- [Input]
---------------
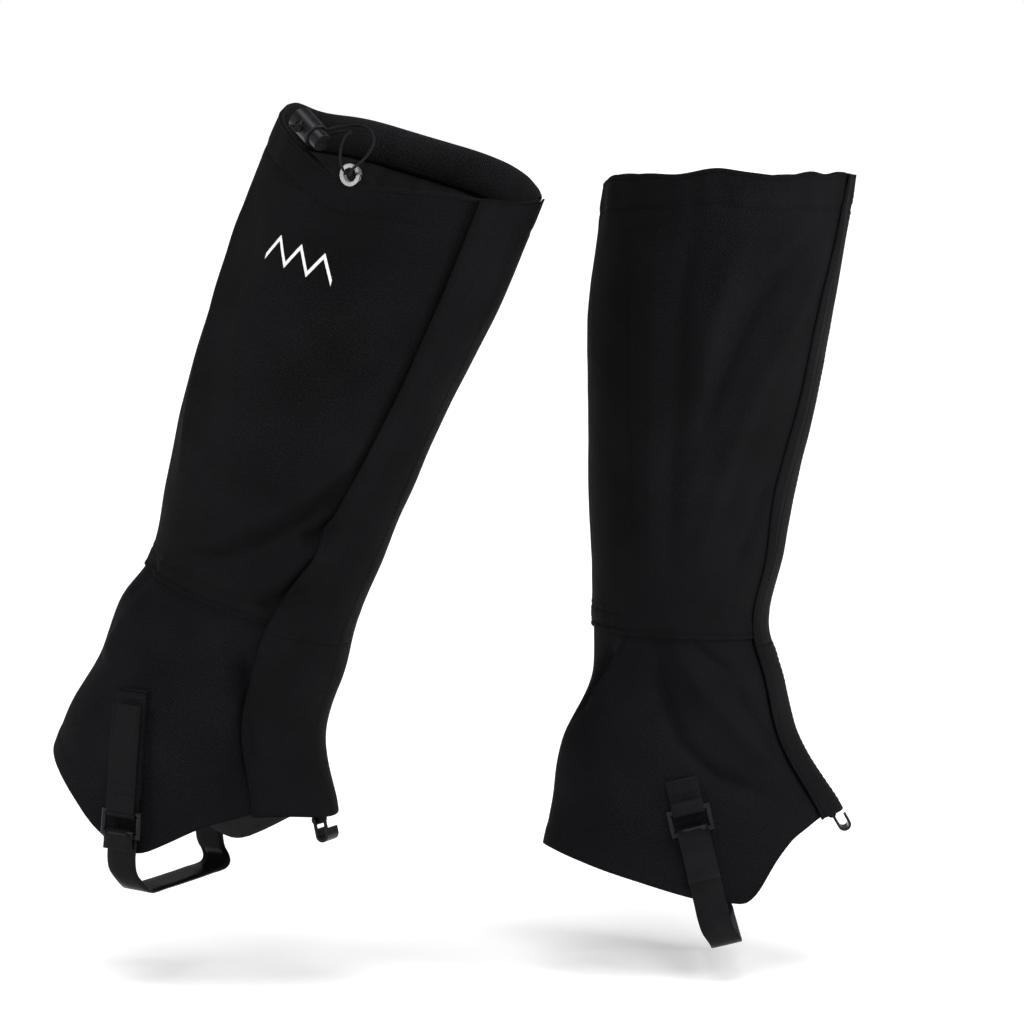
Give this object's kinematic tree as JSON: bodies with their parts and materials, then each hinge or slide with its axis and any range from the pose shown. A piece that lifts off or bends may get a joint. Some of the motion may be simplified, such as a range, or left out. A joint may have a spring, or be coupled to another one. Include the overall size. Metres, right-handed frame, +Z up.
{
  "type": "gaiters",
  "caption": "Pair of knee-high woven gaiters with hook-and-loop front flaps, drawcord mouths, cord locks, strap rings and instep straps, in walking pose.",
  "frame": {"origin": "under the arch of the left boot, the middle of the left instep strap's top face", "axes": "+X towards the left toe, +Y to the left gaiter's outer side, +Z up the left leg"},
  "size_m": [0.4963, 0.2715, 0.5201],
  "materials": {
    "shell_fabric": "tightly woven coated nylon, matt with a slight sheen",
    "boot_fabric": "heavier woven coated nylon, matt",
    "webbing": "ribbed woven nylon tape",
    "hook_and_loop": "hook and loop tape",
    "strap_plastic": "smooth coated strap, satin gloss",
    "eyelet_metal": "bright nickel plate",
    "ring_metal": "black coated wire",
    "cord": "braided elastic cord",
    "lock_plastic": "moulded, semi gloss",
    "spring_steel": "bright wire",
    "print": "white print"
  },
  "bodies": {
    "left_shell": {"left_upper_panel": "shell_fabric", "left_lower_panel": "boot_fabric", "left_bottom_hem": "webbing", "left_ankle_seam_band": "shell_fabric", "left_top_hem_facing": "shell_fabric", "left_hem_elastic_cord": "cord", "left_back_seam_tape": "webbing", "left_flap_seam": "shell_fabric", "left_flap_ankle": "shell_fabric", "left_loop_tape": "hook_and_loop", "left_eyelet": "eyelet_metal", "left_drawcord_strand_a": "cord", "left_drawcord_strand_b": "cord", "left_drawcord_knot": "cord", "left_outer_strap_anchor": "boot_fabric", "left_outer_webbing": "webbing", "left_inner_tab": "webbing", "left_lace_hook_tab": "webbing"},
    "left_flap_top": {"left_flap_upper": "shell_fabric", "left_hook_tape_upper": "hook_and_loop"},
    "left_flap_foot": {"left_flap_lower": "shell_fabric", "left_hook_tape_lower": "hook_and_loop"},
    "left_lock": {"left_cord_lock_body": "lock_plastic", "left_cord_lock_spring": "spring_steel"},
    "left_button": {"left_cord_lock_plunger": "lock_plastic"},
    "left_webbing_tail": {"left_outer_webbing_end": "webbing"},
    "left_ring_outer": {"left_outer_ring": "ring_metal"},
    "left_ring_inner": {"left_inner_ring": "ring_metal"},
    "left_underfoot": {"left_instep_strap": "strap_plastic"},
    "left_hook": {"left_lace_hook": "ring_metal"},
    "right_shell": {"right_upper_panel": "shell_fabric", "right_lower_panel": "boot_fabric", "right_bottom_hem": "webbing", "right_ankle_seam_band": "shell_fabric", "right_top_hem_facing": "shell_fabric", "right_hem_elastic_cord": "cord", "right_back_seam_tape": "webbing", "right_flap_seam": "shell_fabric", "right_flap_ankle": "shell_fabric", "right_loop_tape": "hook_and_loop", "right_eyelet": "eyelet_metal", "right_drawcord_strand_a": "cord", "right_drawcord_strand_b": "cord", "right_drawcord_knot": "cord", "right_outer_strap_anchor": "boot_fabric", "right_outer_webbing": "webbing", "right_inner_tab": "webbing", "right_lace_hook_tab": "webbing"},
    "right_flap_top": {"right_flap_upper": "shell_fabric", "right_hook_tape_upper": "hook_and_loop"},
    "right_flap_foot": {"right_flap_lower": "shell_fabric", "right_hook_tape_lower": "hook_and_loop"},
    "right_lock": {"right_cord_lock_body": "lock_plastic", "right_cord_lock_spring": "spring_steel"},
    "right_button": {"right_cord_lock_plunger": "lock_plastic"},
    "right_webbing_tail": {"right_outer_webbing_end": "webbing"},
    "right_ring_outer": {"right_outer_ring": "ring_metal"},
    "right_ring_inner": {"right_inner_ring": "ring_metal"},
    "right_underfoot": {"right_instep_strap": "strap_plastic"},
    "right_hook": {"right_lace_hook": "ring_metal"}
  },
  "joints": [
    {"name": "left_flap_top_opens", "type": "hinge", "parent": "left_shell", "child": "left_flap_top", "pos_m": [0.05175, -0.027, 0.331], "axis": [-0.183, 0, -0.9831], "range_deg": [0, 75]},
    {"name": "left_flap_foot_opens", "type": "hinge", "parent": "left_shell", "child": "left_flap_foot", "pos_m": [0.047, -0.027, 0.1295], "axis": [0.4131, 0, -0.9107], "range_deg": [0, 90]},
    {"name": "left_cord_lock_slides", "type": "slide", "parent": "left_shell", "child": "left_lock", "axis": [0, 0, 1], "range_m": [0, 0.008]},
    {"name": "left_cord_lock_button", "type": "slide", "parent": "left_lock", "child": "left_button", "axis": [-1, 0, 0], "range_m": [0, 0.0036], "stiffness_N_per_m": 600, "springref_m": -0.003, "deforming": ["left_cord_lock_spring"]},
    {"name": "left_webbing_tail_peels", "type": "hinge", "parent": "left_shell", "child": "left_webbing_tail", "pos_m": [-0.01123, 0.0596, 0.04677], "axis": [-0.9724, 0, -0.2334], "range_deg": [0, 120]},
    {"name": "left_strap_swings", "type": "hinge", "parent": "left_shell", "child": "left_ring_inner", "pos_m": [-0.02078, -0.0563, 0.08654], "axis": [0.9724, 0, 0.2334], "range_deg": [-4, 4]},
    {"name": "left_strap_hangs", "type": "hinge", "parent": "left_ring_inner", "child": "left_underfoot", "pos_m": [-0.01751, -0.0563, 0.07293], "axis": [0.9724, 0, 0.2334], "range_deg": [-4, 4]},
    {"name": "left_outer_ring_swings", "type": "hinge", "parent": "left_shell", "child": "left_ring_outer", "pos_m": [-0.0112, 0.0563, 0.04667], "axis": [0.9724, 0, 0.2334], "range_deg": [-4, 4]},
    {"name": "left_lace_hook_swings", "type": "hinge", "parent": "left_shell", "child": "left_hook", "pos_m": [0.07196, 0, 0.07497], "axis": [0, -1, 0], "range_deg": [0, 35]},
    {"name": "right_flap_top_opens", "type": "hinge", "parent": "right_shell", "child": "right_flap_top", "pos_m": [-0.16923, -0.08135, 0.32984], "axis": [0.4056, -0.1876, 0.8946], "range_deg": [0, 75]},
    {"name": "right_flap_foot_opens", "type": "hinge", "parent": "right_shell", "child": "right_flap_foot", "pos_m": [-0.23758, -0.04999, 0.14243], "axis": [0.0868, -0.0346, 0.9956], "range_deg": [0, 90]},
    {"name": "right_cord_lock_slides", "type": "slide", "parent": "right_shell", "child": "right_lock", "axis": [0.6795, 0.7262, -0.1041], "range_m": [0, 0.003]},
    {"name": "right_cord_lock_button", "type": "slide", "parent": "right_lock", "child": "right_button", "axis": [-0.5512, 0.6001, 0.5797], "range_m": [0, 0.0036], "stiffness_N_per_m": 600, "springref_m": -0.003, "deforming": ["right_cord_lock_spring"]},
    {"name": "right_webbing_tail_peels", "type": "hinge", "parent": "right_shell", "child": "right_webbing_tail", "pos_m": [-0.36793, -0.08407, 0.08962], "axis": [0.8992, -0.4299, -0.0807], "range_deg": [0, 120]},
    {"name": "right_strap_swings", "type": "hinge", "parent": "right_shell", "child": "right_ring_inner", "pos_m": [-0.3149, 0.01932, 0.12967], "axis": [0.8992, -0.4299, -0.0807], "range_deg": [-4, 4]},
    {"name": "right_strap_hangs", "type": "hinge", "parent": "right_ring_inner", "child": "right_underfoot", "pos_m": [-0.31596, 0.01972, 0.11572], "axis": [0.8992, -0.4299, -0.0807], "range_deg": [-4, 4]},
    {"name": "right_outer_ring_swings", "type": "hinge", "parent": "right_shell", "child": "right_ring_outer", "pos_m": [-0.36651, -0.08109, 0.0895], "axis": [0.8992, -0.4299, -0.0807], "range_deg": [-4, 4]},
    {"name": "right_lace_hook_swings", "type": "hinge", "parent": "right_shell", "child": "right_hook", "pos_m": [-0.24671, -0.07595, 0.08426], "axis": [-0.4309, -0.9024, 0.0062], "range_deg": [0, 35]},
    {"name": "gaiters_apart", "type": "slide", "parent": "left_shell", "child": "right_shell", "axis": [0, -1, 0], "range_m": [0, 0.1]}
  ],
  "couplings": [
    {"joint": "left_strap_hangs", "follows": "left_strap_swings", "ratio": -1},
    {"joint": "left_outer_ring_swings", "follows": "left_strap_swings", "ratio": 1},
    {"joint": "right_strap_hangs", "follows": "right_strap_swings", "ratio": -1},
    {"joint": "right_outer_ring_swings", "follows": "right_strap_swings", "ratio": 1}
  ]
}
---------------
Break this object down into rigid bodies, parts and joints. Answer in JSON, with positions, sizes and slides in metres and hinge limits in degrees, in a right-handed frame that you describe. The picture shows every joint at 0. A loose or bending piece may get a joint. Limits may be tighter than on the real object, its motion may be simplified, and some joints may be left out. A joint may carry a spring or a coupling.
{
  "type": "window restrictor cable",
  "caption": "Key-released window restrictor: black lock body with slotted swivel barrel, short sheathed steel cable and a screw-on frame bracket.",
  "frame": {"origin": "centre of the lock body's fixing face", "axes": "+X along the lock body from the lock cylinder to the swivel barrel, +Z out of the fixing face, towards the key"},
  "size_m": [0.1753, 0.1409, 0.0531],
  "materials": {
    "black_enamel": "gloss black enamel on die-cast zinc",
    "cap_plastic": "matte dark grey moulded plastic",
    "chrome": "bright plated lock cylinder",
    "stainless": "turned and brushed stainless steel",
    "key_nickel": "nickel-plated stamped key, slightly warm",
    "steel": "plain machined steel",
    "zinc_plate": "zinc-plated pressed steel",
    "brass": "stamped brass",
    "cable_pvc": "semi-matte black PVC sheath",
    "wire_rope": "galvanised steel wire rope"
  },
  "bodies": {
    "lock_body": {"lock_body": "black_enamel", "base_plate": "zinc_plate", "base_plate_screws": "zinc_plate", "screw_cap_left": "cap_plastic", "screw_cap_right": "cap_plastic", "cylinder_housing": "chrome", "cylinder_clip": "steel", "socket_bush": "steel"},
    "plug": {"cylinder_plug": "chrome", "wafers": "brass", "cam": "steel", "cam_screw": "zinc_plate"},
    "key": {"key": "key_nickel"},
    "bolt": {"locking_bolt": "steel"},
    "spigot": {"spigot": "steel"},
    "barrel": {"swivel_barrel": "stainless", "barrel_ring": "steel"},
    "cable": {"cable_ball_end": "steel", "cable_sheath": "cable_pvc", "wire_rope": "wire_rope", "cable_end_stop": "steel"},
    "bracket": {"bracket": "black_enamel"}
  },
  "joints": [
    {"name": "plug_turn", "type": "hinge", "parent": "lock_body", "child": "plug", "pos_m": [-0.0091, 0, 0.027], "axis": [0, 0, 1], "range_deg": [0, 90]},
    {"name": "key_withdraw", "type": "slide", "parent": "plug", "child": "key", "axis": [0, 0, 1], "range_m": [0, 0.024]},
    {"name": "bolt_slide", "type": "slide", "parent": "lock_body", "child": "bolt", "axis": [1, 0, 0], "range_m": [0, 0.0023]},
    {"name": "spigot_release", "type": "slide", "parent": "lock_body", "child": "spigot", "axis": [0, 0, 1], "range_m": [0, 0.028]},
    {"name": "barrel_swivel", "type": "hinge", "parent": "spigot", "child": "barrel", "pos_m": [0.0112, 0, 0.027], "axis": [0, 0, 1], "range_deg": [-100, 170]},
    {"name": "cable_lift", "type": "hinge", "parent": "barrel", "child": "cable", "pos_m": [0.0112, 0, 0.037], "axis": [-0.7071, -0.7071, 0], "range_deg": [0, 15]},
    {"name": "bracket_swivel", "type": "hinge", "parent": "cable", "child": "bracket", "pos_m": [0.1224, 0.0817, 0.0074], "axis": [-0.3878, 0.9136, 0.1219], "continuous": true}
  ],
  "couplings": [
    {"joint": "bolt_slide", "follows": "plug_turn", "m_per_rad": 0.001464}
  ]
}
---------------
- [Task to complete]
Gather each line in the entries above where the string "handed" is found.

- [Solved exercise]
Give this object's kinematic tree as JSON: bodies with their parts and materials, then each hinge or slide with its axis and any range from the pose shown. A piece that lifts off or bends may get a joint. Some of the motion may be simplified, such as a range, or left out. A joint may have a spring, or be coupled to another one. Include the overall size. Metres, right-handed frame, +Z up.
Break this object down into rigid bodies, parts and joints. Answer in JSON, with positions, sizes and slides in metres and hinge limits in degrees, in a right-handed frame that you describe. The picture shows every joint at 0. A loose or bending piece may get a joint. Limits may be tighter than on the real object, its motion may be simplified, and some joints may be left out. A joint may carry a spring or a coupling.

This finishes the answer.